Origin of phrase "mad as a March hare"

According to Phrase Finder the expression "mad as a March hare" dates back to the 16th century and refers to the breeding season of hares.

Is there evidence of a different or earlier origin of this saying?


As Jim notes in a comment above, Etymology Online reports that

Phrase mad as a March hare is attested from 1520s, via notion of breeding season;

Christine Ammer, It's Raining Cats and Dogs... and Other Beastly Expressions (1989) goes Etymonline one better by finding a related expression in Chaucer:

Older than all of these [hare-related] terms is the saying mad as a March hare, which dates from at least 1500 and possibly much earlier (about 1385 Chaucer wrote, "This somnour wood [mad] were as an hare..."). The most famous colorfully crazy March Hare was the one that joined in the mad tea party in Lewis Carroll's Alice in Wonderland, where it buttered the Mad Hatter's watch to make it run again, then dipped it into his tea, and remarked, "It was the best butter, you know."

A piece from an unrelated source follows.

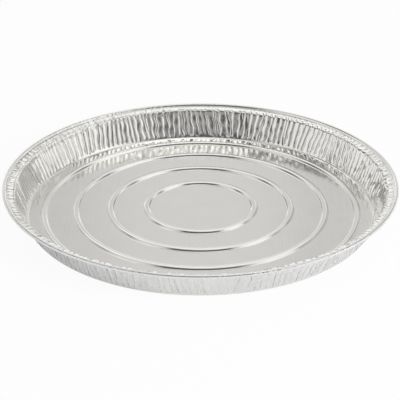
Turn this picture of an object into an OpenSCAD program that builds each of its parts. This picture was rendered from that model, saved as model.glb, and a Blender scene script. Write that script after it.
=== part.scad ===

Ammer also discusses at some length the habits of hares in breeding season:

It was long believed that hares are unusually wild in March, during the rutting season. According to Erasmus, their behavior could be accounted for by the absence of hedges and other cover at that time of year; but Erasmus mistook the saying for "mad as a marsh hare," somehow confusing the month with a swamp. At any rate, during rutting season, it was reported, hares boxed each other's ears with their clublike forepaws and kicked at each other with their strong hind legs, exhibiting, it was concluded, normal mating behavior in which the males fight each other over females. In the 1970s some British naturalists undertook a study of hares in Somerset, ... Mating among hares takes place at night and not just in March, but from January through August. ... Moreover, the embattled hares are not males fighting against males, but females fighting against males, presumably to resist their advances. Since the females are generally bigger than males, they often win these battles. Nor do the fighting partners end their battles in mating; the triumphant female simply hops away.

Ammer's quotation from Chaucer is from near the beginning of "The Friar's Tale" in The Canterbury Tales. The friar begins his tale by painting a picture of an avaricious summoner working hand in hand with an equally venal arch-deacon:

He [the "erchedeken"] hadde a Somnour redy to his hond,/A slyer boy was noon in Egelond;/For subtilly he hadde his espiaille/That taughte him, wher that him might availle./He could spare of lechours onn or two,/To techen him to foure and twenty mo./For thogh this Somnour wood were as an hare,/To telle his harlotrye I wol nat spare;/For we been out of his correccioun;/They han of us no Iurisdiccioun,/Ne never shullen, terme of alle hir lyves.

In the context given, wood does indeed mean "mad."